» **WHAT THE TASK REQUIRES**: Repeat everything from the line holding "of everything together." to the line holding "for node in", inclusive, exactly. Leave out the rest.

**** DATA EXCERPTS

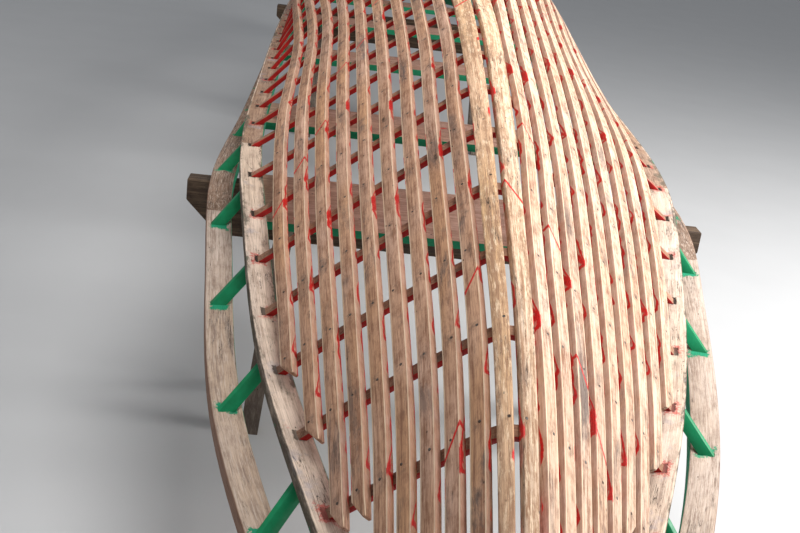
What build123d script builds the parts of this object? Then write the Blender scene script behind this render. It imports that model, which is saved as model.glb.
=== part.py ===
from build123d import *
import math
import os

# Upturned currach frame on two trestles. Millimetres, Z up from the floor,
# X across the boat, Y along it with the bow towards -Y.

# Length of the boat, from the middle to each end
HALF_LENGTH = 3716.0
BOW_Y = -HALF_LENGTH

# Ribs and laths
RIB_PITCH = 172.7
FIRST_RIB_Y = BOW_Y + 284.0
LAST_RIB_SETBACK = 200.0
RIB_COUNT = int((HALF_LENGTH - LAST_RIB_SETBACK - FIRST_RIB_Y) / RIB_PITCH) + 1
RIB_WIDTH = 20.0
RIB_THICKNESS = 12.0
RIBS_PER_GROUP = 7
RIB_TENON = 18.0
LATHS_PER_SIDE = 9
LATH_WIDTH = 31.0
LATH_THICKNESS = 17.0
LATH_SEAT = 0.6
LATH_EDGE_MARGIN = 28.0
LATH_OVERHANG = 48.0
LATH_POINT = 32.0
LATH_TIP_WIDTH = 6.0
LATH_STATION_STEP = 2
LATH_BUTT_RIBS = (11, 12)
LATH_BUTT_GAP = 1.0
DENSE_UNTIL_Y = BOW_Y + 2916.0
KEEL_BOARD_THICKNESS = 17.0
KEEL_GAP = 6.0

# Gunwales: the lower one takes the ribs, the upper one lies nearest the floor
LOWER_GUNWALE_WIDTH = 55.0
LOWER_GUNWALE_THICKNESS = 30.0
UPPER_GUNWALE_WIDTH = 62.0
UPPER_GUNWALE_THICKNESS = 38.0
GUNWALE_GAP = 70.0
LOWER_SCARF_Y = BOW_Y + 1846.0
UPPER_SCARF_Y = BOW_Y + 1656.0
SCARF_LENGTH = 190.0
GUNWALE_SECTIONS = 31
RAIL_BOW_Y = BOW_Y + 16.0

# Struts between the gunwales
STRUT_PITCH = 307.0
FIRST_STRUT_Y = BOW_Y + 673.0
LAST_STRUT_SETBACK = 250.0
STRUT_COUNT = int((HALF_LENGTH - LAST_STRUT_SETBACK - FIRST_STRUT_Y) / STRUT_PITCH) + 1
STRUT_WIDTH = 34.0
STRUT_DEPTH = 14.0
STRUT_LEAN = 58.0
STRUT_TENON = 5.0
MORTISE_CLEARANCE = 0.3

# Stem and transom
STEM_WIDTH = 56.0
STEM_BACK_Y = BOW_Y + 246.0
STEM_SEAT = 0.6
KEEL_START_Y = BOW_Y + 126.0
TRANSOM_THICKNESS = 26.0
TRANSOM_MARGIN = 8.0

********
**** DATA EXCERPTS

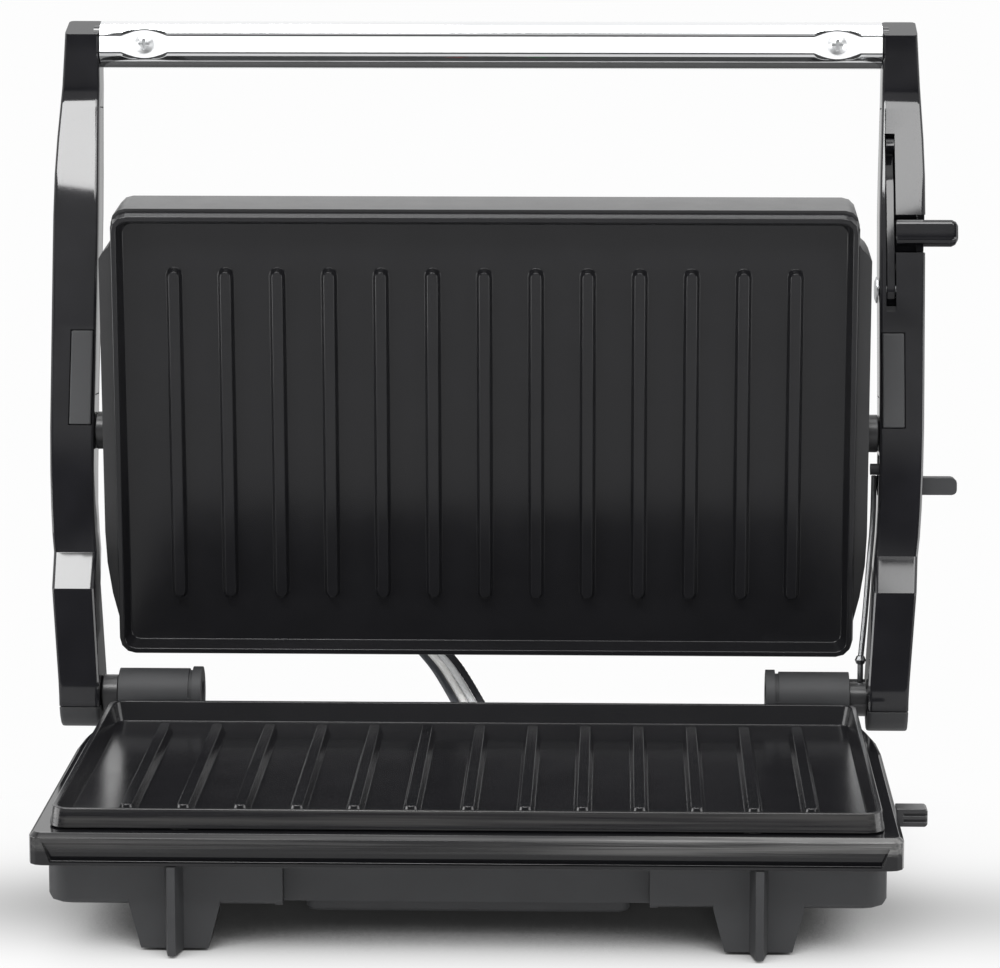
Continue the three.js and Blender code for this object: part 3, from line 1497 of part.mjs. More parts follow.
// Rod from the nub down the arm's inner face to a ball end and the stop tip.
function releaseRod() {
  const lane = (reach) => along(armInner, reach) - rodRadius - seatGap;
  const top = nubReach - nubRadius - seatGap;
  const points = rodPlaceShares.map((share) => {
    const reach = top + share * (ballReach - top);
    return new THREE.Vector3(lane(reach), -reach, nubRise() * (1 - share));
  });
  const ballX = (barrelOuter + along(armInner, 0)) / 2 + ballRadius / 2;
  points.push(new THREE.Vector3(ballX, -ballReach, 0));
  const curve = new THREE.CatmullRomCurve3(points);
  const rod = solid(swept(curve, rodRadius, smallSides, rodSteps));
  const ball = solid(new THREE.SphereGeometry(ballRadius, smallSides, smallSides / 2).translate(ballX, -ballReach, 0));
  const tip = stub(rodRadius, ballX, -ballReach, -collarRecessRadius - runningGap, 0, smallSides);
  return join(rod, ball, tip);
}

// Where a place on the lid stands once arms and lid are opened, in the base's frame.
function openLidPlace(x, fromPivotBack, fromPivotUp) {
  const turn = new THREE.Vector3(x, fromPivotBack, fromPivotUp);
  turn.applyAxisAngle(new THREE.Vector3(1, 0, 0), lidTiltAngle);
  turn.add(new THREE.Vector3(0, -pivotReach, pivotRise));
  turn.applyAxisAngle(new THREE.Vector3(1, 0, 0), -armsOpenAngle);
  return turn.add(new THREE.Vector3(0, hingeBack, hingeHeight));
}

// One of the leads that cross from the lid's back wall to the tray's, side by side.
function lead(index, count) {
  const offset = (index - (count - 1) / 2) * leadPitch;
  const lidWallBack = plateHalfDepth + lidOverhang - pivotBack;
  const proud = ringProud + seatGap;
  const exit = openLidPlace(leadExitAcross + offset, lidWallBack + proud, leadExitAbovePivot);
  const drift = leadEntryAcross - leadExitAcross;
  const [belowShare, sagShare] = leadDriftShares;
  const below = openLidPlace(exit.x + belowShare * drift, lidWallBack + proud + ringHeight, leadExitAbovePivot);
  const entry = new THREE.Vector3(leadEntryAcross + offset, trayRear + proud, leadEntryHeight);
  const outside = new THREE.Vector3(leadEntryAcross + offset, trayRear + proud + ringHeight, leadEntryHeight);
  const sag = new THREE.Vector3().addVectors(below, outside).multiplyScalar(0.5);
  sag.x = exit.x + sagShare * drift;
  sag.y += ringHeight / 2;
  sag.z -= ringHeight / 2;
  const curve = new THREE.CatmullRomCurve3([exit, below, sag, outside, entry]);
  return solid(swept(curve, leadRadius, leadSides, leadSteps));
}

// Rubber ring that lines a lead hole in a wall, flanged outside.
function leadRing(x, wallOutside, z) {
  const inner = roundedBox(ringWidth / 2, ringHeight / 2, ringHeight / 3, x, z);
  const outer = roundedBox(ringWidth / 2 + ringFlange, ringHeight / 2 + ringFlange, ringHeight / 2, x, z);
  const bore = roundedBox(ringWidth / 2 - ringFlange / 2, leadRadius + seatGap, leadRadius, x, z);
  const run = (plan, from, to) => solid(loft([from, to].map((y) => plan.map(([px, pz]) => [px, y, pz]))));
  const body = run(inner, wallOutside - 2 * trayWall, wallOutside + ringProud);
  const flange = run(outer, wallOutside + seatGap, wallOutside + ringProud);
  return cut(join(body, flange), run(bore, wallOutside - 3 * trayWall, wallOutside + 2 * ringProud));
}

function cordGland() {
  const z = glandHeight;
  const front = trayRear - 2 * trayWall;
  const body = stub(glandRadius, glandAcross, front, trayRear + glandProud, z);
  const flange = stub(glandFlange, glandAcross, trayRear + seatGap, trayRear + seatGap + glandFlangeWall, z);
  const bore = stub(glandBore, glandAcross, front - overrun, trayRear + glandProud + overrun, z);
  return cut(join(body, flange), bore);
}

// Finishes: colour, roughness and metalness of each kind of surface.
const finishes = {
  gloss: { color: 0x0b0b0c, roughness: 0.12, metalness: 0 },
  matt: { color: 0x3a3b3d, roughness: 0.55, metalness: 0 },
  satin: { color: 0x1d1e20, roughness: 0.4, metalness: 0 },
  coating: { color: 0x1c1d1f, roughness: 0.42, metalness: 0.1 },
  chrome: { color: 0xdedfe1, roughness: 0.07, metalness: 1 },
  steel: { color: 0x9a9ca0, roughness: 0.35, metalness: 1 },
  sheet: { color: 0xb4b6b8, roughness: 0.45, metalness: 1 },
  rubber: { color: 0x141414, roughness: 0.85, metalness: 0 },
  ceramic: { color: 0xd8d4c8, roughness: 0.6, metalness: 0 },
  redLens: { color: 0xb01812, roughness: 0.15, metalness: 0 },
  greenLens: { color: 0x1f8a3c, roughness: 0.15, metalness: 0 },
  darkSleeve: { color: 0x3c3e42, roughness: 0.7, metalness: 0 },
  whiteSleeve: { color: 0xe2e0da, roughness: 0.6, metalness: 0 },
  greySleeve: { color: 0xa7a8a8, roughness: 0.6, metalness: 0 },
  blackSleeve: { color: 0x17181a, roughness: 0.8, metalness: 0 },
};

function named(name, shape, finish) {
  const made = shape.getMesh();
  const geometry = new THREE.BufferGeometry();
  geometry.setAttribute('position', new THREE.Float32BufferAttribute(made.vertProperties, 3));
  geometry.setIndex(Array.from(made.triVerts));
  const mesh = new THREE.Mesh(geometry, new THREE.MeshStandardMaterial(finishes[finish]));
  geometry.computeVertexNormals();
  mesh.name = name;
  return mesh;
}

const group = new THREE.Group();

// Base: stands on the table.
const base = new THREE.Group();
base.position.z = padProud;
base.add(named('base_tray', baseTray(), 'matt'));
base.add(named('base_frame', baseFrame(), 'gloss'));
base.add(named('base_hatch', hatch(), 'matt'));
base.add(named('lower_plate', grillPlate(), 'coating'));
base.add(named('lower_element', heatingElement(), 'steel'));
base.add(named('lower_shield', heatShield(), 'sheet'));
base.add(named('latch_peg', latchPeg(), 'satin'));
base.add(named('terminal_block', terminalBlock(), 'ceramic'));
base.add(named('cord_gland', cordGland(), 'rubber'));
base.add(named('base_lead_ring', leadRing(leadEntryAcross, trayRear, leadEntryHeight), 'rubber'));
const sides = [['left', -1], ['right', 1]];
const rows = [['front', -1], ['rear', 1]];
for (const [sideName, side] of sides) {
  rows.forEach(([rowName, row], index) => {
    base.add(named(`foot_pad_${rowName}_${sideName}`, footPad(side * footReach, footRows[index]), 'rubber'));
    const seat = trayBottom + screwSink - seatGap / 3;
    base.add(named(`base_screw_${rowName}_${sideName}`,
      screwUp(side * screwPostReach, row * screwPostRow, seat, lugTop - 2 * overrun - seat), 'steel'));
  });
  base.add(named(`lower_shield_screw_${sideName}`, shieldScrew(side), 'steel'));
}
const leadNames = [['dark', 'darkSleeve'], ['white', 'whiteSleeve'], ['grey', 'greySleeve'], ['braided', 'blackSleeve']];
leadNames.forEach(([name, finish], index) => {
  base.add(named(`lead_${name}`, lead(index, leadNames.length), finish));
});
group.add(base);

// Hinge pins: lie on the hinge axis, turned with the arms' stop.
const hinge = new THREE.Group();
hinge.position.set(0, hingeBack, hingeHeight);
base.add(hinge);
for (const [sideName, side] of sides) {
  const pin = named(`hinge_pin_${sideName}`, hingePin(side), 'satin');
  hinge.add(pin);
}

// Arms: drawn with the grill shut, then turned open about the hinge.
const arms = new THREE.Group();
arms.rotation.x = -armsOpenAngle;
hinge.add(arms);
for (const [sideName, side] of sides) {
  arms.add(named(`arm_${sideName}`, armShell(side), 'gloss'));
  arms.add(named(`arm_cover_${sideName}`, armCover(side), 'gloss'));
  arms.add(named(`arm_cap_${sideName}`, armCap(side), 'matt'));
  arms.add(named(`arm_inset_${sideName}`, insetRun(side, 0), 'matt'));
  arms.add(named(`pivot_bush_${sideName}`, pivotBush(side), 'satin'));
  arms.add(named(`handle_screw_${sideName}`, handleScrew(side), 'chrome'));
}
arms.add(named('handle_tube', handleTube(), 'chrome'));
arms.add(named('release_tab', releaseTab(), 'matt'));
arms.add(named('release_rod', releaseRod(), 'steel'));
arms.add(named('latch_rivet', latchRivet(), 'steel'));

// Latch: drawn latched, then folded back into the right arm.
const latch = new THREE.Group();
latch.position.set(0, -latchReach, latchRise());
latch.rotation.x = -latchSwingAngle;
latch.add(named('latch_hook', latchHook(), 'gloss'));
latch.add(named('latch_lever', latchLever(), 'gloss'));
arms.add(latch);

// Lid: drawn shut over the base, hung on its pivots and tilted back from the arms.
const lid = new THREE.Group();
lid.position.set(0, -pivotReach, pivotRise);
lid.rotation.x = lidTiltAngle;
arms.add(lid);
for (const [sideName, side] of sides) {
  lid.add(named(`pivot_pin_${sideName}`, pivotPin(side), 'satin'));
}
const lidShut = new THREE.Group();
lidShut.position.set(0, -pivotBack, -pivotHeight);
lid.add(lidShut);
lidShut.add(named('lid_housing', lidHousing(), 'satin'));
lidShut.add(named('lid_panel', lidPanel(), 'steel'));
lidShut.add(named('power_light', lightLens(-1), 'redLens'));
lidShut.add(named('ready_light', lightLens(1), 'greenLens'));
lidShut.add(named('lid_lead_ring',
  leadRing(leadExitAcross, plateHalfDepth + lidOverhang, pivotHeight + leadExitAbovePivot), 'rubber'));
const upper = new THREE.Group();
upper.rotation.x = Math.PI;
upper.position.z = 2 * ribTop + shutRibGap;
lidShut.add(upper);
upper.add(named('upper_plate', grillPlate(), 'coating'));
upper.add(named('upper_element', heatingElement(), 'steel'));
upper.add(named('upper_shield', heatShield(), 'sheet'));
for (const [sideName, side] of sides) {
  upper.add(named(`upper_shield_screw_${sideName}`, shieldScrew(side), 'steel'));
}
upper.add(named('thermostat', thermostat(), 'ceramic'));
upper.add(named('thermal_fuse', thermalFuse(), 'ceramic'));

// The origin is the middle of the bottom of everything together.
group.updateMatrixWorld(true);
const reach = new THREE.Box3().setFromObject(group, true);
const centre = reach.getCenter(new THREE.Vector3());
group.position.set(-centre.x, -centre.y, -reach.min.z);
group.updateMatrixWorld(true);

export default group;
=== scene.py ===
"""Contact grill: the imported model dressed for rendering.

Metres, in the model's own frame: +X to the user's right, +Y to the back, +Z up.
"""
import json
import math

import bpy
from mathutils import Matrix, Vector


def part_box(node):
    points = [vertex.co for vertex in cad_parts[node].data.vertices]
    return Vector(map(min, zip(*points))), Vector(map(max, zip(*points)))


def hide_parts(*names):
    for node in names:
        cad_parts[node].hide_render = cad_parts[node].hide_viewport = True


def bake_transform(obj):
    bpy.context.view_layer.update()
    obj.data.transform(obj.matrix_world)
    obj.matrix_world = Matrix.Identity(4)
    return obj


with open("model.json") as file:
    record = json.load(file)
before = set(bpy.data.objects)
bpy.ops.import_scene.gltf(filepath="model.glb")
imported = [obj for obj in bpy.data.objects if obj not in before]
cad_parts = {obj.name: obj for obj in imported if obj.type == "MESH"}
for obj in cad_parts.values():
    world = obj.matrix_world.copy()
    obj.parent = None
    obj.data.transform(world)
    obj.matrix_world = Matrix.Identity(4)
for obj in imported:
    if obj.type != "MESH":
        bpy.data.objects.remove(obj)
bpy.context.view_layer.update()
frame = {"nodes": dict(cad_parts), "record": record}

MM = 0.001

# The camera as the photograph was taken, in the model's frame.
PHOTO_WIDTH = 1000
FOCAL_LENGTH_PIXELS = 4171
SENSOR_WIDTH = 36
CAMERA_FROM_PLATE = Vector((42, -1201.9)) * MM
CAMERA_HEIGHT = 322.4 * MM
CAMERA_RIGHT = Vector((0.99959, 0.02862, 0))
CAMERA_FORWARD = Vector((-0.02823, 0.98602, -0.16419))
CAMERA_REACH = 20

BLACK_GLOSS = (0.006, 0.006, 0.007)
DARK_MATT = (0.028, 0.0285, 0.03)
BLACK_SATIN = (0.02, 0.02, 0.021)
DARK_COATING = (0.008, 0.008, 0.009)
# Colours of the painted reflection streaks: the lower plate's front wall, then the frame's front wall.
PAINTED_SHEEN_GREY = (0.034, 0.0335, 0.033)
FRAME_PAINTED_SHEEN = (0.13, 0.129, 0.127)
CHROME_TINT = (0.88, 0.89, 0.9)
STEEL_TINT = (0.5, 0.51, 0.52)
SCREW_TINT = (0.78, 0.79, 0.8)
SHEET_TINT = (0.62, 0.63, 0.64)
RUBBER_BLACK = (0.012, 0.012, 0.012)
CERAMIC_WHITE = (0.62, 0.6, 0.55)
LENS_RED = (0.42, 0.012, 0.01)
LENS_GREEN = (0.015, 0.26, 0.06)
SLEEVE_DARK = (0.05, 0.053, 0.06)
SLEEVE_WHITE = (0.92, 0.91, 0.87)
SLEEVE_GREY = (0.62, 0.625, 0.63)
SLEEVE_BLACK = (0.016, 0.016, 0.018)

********

» **TASK SOLUTION**:
// The origin is the middle of the bottom of everything together.
group.updateMatrixWorld(true);
const reach = new THREE.Box3().setFromObject(group, true);
const centre = reach.getCenter(new THREE.Vector3());
group.position.set(-centre.x, -centre.y, -reach.min.z);
group.updateMatrixWorld(true);

export default group;
=== scene.py ===
"""Contact grill: the imported model dressed for rendering.

Metres, in the model's own frame: +X to the user's right, +Y to the back, +Z up.
"""
import json
import math

import bpy
from mathutils import Matrix, Vector


def part_box(node):
    points = [vertex.co for vertex in cad_parts[node].data.vertices]
    return Vector(map(min, zip(*points))), Vector(map(max, zip(*points)))


def hide_parts(*names):
    for node in names:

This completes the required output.